Schommer había envejecido, caminaba ya con la dificultad de los apesadumbrados, pero mantenía en los ojos azules el brillo del oficio, el destello febril de los artistas. Algún tiempo más tarde sintió otra vez el pellizco insoportable: “¿Puedes venir?”. En la casa grande, en Lagasca, tenía un nuevo proyecto. Esta vez no eran los cuerpos desnudos, tan solo las manos. En la misma salita habló con la convicción del que araña el encargo y es aún un muchacho que busca en el periódico aunque sea el rincón de los principiantes.
“Ahora ya no pueden decir que no”. No podían. “No tengo nada que ocultar, así se puede llamar la serie.
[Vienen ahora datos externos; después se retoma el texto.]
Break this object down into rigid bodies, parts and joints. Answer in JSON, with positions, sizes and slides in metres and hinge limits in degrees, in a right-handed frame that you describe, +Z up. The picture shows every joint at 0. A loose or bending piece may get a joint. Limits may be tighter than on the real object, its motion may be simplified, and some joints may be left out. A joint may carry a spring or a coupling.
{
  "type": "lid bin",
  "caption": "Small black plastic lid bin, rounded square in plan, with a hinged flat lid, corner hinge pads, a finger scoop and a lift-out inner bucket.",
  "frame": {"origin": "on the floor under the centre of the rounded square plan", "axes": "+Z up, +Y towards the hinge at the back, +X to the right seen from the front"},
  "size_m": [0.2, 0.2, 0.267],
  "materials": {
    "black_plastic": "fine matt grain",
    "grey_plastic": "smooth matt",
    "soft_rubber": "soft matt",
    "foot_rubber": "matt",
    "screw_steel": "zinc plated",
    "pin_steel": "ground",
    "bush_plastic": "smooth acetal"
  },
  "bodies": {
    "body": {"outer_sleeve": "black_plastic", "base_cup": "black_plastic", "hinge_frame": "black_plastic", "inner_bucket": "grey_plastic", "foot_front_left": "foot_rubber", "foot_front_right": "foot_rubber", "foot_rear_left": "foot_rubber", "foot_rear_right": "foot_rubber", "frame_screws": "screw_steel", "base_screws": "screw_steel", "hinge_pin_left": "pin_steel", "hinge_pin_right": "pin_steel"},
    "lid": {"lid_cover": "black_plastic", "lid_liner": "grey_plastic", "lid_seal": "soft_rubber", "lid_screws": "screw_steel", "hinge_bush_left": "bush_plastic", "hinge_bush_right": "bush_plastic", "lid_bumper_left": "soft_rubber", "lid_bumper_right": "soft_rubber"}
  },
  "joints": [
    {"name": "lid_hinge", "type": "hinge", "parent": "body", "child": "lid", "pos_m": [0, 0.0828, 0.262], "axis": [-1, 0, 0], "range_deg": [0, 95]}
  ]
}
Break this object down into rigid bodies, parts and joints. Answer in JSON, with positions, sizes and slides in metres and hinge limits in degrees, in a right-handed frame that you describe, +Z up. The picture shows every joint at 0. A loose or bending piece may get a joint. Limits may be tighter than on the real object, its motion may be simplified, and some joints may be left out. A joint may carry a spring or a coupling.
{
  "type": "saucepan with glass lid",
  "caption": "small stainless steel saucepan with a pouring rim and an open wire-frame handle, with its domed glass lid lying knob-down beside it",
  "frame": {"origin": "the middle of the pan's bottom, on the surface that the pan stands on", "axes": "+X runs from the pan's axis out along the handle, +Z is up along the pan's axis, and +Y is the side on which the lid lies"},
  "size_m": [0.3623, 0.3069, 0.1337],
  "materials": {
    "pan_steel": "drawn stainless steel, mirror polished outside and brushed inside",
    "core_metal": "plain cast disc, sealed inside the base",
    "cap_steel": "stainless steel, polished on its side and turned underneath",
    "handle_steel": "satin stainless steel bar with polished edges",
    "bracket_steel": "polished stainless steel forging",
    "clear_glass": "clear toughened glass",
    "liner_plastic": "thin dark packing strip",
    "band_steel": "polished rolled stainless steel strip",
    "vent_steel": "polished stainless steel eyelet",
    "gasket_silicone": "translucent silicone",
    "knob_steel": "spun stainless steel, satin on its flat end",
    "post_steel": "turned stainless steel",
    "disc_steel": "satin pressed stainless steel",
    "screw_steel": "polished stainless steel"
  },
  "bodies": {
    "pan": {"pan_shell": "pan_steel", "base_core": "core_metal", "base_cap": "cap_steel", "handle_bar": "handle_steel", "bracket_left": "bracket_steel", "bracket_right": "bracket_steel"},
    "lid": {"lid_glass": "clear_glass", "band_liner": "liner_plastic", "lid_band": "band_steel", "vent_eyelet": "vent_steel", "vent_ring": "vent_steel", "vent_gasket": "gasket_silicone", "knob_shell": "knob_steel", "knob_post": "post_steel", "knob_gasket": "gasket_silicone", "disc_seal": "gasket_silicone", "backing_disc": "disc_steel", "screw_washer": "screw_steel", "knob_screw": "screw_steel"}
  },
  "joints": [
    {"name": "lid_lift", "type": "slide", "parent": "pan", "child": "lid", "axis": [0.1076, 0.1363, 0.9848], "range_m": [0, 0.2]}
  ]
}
Los políticos avanzan las manos limpias. Las muestran. Yo los retrato”. Él quería a todos los políticos, naturalmente, los más notorios de los viejos, los más sobresalientes de los nuevos. Había elecciones municipales y autonómicas. Madrid está más cerca de tu casa, le dijimos. Y él acordó que fueran los candidatos madrileños los que mostraran las manos. No tengo nada que ocultar.
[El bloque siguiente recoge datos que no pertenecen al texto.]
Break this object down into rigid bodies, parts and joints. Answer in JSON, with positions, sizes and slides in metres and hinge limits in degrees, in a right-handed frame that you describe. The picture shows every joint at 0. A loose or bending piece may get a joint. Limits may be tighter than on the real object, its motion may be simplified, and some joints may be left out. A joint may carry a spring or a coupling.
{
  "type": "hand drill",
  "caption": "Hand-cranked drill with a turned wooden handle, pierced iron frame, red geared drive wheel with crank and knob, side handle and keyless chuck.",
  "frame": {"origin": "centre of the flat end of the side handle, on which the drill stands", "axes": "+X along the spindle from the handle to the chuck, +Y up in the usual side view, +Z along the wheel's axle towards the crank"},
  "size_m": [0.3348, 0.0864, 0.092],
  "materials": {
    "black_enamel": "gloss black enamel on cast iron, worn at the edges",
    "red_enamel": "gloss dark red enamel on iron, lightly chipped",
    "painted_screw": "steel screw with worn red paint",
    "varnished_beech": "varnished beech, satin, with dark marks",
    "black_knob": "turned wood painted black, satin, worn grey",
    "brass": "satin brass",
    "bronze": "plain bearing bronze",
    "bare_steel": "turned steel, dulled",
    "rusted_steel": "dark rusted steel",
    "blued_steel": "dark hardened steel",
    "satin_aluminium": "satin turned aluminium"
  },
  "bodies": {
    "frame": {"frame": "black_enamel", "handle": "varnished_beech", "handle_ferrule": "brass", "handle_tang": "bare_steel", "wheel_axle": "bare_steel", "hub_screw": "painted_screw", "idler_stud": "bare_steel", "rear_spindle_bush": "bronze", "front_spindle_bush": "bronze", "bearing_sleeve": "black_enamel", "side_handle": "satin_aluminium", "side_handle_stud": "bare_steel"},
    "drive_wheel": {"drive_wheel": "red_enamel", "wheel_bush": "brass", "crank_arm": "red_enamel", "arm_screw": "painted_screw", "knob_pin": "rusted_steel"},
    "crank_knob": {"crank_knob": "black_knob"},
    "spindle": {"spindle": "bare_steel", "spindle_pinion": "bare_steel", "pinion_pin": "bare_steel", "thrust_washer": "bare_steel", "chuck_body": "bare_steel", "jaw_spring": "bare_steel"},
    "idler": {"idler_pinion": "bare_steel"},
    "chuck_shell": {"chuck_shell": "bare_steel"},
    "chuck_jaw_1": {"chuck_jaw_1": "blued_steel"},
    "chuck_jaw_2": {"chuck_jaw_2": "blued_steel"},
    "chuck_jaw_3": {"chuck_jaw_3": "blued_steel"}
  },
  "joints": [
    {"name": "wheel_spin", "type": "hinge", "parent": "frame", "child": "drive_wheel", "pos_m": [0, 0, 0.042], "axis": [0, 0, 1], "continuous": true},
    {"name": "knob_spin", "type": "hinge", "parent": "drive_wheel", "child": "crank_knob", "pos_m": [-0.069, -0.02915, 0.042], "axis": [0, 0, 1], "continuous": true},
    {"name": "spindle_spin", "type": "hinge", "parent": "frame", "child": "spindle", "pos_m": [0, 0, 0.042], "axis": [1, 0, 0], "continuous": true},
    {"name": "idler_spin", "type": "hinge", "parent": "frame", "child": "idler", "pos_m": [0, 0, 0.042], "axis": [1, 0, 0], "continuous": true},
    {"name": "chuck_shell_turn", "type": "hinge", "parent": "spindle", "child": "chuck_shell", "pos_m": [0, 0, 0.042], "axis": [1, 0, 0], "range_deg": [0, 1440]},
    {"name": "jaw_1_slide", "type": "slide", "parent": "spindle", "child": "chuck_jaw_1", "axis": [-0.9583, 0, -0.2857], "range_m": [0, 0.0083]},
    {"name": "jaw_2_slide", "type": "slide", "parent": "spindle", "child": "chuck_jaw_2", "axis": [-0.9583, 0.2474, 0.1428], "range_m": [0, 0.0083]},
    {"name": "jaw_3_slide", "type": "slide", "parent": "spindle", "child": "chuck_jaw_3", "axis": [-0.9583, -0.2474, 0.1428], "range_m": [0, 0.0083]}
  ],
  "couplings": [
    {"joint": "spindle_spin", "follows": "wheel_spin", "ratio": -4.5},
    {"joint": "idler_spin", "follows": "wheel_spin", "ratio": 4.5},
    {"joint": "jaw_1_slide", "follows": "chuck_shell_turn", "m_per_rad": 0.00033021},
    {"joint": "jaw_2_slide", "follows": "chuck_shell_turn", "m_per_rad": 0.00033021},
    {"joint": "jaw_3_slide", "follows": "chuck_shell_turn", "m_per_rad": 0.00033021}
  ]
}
Hicimos la lista, él se preparó como si pasara un examen. Gorka Lejarcegi, que le ayudó con una devoción emocionante, ya contó aquí cómo lo hizo, cómo lo hicieron. Hasta entonces el artista, el periodista, no paró de pensar cómo hacer para despedirse del mundo que quiso (el arte de retratar, el periodismo) haciendo lo que le apasionaba: decir cómo eran los políticos por dentro haciéndoles creer que les estaba retratando por fuera.